Martin Schongauer (c. 1445, Colmar – 2 February 1491, Breisach), also known as Martin Schön ("Martin beautiful") or Hübsch Martin ("pretty Martin") by his contemporaries, was an Alsatian engraver and painter. He was the most important printmaker north of the Alps before Albrecht Dürer.
Schongauer was born in about 1440 in Colmar, Alsace, probably the third of the four sons of Caspar Schongauer, a goldsmith from Augsburg who taught his son the art of engraving. Colmar is now in France but was then part of the Holy Roman Empire. He may well have been trained by Master E. S. The art historian A. Hyatt Mayor saw both their individual styles in different parts of a single engraving, and all the works with Schongauer's M†S monogram show a fully developed style. Schongauer established at Colmar a very important school of engraving, out of which grew the "Little Masters" of the succeeding generation, and a large group of Nuremberg artists.
As a painter, Schongauer was a follower of the Flemish artist Rogier van der Weyden, and his rare existing pictures closely resemble, both in splendour of color and exquisite minuteness of execution, the best works of his contemporaries in Flanders.
Only a few of his paintings survive, the most notable of them being the Madonna in the Rose Garden, painted for St Martin's Church, Colmar. The Musée d´Unterlinden in Colmar possesses eleven panels by him or his workshop, and a small panel of David with Goliath's Head in Munich is attributed to him. The miniature painting of the Death of the Virgin in the National Gallery, London is probably the work of a pupil.
The main work of Schongauer's life was the production of a large number of beautiful engravings, which were largely sold, not only in Germany, but also in Italy and even in England and Spain. Vasari says that Michelangelo copied one of his engravings, in the Trial of Saint Anthony.

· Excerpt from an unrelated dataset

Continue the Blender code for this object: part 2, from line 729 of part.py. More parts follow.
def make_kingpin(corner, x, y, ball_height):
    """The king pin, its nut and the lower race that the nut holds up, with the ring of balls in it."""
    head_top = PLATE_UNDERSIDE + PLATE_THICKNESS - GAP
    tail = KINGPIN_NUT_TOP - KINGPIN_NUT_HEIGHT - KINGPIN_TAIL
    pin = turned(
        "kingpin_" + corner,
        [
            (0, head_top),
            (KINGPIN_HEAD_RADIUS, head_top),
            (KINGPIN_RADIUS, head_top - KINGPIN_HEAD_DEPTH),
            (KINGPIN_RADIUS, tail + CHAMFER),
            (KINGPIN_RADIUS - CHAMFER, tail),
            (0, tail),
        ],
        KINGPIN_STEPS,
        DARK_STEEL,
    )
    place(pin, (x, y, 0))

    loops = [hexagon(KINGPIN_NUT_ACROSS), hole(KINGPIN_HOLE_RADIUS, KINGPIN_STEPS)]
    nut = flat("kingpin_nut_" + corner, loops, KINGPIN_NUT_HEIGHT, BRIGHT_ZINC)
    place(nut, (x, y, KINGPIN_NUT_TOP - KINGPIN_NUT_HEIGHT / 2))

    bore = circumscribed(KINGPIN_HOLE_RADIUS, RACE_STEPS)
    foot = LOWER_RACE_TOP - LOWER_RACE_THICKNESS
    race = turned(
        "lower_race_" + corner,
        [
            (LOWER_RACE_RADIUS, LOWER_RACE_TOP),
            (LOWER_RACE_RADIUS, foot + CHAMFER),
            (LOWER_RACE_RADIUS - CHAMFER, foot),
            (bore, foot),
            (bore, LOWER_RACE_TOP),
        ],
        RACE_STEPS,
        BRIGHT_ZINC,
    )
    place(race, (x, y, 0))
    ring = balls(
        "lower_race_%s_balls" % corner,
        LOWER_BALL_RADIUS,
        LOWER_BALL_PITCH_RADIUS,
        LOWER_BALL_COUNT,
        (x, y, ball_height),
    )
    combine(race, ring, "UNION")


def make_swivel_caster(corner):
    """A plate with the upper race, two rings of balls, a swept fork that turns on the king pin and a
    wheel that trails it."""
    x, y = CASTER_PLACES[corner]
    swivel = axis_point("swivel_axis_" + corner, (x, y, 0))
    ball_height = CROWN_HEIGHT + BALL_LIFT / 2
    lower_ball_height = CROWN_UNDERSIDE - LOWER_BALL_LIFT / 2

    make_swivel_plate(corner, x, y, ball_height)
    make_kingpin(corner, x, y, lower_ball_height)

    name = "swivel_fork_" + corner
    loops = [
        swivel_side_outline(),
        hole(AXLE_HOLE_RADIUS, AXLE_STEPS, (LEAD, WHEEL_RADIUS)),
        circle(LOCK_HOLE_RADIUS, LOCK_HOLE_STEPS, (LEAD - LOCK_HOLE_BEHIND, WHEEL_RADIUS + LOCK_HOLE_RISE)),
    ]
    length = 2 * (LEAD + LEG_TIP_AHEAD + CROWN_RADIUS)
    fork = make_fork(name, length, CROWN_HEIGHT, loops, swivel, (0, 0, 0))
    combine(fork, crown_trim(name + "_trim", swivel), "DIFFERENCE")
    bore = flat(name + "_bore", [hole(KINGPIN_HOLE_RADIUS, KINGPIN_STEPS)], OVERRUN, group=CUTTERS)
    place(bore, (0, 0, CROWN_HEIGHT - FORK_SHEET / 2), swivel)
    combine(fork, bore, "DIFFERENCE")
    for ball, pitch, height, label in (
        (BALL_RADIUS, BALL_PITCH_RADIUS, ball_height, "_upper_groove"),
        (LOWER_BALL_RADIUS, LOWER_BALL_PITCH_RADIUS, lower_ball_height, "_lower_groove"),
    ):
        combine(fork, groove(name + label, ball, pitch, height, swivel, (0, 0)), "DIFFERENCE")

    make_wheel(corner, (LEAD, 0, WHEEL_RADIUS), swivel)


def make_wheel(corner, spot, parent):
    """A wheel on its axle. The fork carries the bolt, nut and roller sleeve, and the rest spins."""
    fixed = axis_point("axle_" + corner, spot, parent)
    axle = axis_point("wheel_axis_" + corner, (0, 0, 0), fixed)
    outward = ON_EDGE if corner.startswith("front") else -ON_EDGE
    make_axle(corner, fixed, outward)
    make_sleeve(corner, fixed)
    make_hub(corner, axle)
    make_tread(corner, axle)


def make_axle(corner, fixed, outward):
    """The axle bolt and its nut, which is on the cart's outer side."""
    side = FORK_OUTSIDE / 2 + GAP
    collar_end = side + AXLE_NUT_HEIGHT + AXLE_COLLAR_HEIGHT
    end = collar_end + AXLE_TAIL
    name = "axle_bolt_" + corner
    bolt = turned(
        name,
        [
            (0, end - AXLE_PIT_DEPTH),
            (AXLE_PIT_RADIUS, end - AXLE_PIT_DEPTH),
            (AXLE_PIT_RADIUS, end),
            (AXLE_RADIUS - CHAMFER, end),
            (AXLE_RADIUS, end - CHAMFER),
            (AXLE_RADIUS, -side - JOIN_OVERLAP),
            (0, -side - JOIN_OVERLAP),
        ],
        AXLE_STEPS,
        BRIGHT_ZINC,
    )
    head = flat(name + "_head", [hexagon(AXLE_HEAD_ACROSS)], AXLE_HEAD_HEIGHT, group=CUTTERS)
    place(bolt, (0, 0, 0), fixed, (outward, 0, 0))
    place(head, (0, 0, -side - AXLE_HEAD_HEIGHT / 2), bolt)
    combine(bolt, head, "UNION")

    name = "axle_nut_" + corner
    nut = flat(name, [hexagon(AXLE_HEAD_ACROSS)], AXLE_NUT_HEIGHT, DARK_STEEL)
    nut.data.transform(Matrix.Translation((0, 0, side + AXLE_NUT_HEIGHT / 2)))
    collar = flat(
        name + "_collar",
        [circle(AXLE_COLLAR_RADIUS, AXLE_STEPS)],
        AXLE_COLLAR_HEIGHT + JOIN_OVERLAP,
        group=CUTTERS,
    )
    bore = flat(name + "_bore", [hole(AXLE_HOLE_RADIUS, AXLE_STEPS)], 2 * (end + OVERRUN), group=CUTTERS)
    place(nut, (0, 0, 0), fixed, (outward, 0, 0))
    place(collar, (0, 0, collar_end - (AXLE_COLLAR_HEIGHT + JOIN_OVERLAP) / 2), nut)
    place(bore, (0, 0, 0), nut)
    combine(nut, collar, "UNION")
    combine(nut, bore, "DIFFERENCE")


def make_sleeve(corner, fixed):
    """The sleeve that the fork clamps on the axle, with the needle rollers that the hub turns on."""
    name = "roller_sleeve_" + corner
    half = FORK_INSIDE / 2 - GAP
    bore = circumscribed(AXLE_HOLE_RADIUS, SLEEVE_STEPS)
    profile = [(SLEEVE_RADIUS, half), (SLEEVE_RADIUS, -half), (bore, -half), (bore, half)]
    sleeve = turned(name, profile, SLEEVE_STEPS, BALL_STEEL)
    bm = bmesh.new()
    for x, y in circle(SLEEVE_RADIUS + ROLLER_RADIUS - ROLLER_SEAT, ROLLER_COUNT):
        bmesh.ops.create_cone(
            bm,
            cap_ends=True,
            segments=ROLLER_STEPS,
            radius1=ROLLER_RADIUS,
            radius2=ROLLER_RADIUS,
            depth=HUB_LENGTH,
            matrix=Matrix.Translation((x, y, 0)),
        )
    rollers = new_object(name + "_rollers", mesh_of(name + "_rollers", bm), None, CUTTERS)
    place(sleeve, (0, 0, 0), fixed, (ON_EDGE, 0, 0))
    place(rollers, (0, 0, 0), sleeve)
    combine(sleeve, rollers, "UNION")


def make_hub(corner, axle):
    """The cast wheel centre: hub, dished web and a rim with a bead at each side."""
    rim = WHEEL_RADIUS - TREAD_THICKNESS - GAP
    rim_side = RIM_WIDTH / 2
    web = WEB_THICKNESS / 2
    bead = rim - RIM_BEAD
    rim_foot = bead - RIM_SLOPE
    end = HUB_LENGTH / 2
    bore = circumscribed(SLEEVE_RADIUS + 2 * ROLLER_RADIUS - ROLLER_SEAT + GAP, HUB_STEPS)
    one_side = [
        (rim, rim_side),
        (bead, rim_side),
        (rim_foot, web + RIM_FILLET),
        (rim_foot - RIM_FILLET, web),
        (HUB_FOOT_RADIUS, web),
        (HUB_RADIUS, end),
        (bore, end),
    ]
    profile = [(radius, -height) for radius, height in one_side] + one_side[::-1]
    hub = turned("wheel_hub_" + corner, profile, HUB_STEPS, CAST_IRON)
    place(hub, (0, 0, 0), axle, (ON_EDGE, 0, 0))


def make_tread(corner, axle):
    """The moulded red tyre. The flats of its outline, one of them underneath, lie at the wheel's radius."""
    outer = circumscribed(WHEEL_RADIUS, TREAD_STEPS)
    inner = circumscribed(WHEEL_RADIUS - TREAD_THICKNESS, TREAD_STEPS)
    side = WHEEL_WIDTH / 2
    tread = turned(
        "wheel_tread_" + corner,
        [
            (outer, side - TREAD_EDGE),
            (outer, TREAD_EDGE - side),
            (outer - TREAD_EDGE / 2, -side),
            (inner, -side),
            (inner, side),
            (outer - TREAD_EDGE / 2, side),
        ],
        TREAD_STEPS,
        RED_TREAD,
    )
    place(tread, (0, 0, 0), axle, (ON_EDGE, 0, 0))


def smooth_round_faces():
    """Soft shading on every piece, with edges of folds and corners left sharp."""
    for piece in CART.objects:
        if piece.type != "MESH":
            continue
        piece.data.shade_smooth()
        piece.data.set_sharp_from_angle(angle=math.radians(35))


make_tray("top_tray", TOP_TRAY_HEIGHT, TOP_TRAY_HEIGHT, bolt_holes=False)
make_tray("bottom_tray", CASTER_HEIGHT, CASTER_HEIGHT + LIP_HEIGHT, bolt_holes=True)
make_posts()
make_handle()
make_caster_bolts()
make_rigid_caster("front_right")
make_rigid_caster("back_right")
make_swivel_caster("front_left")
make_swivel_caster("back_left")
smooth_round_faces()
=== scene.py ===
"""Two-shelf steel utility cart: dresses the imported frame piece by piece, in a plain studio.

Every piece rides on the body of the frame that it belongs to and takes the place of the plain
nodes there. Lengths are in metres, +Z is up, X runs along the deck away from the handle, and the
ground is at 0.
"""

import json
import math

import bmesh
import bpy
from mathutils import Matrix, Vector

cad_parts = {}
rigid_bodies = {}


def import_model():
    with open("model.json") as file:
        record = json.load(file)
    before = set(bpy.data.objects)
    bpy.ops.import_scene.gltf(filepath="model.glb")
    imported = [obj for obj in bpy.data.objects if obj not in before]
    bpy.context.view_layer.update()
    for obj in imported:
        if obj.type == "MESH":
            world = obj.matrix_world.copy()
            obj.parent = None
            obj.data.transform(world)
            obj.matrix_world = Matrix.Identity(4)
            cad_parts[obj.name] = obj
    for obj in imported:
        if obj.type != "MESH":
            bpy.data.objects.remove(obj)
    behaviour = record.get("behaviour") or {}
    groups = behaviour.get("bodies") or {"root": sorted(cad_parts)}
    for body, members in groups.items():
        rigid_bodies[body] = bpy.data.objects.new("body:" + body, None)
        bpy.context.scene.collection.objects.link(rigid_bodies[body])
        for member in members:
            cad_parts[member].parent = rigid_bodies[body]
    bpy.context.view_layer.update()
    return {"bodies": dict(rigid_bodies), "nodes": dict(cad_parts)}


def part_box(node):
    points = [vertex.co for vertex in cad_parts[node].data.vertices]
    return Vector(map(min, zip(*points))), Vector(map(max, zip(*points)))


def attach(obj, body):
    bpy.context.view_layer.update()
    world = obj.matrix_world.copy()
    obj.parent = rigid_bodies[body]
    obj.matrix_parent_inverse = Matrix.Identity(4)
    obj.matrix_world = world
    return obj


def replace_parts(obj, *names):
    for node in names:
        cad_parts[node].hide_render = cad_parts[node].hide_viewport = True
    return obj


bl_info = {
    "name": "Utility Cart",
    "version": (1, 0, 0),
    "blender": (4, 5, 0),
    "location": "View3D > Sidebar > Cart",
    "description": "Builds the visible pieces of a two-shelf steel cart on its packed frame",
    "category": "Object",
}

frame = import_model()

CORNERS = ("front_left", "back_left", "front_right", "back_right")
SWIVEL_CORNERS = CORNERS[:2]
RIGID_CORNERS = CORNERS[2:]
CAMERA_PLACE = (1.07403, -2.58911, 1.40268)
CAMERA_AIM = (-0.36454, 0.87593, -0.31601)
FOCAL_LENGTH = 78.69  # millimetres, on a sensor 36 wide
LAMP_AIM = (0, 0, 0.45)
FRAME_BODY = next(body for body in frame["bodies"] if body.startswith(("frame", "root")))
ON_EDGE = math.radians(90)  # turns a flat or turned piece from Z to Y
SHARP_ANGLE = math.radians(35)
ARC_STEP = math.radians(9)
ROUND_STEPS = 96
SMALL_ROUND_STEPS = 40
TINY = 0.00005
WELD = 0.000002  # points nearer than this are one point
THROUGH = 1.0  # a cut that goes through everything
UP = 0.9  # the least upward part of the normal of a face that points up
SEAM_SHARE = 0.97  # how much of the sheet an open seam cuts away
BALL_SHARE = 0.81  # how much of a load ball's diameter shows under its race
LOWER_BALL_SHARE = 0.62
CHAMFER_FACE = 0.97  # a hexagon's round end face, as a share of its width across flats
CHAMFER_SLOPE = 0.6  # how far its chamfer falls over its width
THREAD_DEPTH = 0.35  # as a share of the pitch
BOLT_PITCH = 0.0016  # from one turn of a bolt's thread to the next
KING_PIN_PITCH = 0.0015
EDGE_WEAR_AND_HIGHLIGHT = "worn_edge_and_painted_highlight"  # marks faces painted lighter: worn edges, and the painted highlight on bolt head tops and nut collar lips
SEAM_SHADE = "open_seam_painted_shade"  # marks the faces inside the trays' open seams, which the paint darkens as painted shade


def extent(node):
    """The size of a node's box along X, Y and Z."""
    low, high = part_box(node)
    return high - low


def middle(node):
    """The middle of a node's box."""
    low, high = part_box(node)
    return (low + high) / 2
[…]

His style shows no trace of Italian influence, but a very clear and organised Gothic.
His subjects are mainly religious, but include comic scenes of ordinary life such as the Peasant family going to market or the Two apprentices fighting. One hundred and sixteen engravings are generally recognised as by his hand, and since several are only known from a single impression, there were probably others that are now lost. Many of his pupils' plates as well as his own are signed, M†S, as are many copies probably by artists with no connection to him.
Among the most renowned of Schongauer's engravings are the series of the Passion and the Death and Coronation of the Virgin, and the series of the Wise and Foolish Virgins. All are remarkable for their miniature-like treatment, their brilliant touch, and their chromatic force. Some, such as the Death of the Virgin and the Adoration of the Magi are richly-filled compositions of many figures, treated with much largeness of style in spite of their minute scale.

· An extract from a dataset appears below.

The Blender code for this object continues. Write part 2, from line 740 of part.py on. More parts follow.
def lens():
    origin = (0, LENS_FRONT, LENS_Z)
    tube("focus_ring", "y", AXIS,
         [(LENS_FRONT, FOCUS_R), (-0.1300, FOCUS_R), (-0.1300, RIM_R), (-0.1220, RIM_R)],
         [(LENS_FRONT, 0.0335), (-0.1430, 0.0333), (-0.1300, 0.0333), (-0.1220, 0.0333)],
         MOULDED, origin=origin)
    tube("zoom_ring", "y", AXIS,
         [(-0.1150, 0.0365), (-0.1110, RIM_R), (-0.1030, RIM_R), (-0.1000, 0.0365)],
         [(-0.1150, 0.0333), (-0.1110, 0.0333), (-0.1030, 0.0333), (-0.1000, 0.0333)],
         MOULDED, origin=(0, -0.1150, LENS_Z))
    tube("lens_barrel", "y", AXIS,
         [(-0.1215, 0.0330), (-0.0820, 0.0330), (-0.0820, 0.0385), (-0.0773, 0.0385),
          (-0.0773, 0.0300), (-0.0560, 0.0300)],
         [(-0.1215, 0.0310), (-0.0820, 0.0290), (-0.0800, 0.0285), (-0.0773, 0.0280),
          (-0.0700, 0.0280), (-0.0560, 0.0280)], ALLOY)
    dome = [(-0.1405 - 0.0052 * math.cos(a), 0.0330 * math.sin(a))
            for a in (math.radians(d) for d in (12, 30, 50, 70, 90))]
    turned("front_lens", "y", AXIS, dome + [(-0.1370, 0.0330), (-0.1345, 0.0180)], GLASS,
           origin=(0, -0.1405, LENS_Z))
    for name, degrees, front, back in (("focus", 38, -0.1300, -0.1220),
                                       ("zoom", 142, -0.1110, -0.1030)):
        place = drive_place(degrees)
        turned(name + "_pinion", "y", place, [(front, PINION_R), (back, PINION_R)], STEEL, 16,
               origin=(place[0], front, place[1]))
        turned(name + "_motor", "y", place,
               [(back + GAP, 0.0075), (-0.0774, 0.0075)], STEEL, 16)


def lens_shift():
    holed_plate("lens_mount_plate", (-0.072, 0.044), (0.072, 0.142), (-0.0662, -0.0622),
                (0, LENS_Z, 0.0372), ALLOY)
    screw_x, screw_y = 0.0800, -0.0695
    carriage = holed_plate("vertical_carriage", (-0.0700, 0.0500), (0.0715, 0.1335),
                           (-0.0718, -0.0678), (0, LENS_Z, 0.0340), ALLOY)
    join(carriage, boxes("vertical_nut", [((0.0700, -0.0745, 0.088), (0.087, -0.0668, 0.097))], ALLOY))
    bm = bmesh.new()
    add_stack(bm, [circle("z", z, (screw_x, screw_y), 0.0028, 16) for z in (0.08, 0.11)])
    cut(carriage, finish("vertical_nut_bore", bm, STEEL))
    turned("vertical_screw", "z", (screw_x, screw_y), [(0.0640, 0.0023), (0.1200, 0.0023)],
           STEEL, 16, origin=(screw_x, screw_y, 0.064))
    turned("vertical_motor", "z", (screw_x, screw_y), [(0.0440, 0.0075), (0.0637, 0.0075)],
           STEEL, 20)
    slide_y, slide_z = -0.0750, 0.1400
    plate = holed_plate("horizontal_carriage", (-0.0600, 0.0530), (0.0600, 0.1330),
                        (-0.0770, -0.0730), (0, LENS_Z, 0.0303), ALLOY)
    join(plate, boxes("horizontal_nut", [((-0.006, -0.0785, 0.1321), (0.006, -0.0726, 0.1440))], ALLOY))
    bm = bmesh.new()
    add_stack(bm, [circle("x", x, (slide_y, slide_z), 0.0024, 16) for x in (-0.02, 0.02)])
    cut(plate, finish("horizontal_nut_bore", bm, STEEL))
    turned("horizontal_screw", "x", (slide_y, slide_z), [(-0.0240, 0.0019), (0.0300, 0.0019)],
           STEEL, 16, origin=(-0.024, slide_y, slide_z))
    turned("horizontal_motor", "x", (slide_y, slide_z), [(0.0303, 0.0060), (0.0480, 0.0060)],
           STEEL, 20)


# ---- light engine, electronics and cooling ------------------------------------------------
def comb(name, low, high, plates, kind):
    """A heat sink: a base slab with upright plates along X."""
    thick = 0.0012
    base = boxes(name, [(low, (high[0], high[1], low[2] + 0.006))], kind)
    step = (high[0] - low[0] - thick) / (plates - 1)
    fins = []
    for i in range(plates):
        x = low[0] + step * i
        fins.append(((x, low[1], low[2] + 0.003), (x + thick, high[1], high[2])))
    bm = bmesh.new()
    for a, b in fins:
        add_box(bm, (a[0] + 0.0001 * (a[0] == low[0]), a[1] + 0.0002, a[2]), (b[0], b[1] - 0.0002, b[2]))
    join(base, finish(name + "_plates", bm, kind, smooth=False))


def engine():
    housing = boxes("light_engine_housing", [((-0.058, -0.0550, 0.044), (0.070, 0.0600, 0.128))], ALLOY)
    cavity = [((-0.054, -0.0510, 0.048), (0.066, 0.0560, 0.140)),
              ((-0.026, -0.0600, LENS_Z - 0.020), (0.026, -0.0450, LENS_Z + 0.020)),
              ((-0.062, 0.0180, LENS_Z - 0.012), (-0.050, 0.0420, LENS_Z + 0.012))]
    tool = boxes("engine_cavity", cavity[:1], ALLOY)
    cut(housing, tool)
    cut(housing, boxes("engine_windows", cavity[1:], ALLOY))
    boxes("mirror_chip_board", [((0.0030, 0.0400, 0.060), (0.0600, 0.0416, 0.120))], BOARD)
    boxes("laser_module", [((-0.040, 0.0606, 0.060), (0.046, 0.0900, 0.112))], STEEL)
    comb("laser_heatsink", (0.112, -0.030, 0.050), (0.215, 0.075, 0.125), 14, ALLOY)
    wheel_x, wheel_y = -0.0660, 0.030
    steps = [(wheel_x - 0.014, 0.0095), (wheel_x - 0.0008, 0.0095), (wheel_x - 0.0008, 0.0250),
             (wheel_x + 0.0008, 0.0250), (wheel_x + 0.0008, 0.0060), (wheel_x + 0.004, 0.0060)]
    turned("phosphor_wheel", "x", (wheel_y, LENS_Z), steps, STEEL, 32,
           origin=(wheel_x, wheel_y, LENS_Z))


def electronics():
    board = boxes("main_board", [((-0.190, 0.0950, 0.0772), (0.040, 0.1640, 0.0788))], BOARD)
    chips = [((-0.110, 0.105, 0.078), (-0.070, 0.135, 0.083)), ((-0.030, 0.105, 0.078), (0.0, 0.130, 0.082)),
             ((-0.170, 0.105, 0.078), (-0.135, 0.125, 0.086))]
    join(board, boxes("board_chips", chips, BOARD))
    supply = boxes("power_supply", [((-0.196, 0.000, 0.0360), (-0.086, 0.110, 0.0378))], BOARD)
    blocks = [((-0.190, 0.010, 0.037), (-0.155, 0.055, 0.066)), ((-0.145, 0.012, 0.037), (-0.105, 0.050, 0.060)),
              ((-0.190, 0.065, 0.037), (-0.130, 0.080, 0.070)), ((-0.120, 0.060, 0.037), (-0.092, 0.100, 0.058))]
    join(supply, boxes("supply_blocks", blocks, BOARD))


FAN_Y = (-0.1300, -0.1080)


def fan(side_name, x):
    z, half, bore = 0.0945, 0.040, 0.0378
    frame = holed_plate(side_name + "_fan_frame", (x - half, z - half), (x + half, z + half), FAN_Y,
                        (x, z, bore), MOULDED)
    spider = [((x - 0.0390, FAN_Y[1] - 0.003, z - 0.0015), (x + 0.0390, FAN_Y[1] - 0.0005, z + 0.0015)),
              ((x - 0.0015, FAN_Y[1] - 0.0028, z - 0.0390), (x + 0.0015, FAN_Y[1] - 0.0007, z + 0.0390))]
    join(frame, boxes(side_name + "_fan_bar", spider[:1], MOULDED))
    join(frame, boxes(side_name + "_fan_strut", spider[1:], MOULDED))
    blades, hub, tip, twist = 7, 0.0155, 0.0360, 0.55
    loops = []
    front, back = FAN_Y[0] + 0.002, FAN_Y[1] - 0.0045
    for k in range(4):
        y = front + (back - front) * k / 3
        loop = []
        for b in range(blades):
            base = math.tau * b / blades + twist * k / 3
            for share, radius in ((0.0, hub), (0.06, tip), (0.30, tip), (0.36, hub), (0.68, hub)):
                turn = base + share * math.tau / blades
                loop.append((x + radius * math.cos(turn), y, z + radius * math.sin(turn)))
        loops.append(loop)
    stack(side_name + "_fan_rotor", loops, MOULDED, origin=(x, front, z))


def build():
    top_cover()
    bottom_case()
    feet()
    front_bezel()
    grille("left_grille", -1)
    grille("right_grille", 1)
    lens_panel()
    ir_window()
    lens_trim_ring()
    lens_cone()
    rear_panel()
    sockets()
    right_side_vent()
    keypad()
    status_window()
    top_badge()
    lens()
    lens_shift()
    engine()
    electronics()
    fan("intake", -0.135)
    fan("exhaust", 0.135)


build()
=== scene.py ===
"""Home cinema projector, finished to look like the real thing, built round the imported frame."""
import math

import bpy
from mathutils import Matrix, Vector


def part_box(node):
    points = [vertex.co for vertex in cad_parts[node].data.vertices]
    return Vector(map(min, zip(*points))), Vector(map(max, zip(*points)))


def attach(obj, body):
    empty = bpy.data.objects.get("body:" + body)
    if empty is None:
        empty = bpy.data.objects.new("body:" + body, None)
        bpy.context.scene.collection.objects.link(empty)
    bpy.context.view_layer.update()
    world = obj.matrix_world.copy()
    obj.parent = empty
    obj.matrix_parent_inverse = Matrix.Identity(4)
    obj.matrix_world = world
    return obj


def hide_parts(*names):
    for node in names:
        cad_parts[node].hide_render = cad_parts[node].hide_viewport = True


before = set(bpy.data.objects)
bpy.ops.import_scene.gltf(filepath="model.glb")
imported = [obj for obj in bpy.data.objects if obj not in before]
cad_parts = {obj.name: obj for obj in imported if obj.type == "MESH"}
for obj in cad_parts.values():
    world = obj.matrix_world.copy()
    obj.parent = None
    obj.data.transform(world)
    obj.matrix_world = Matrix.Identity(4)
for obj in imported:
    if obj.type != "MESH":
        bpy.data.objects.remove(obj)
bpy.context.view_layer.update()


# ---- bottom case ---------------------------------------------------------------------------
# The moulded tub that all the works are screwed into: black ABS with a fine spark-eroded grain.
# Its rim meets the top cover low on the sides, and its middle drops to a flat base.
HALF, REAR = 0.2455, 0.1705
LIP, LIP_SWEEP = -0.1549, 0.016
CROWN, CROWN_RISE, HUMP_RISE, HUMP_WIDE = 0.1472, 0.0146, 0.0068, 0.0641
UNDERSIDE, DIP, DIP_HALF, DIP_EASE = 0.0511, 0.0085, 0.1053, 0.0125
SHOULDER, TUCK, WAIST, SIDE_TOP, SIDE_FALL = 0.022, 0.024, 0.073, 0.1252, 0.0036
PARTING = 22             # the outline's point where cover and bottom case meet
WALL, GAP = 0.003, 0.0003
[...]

He established the system of depicting volume by means of cross-hatching (lines in two directions) which was further developed by Dürer, and was the first engraver to curve parallel lines, probably by rotating the plate against a steady burin. He also developed a burin technique producing deeper lines on the plate, which meant that more impressions could be taken before the plate became worn.
According to Arthur Mayger Hind, Schongauer was one of the first German engravers to "rise above the Gothic limitations both of setting and type" and that he "actualises an idea of beauty which in its nearer approach to more absolute ideals appeals to a far more universal appreciation" than earlier engravers such as Master E. S..
The British Museum and other major print rooms possess fine collections of Schongauer's prints.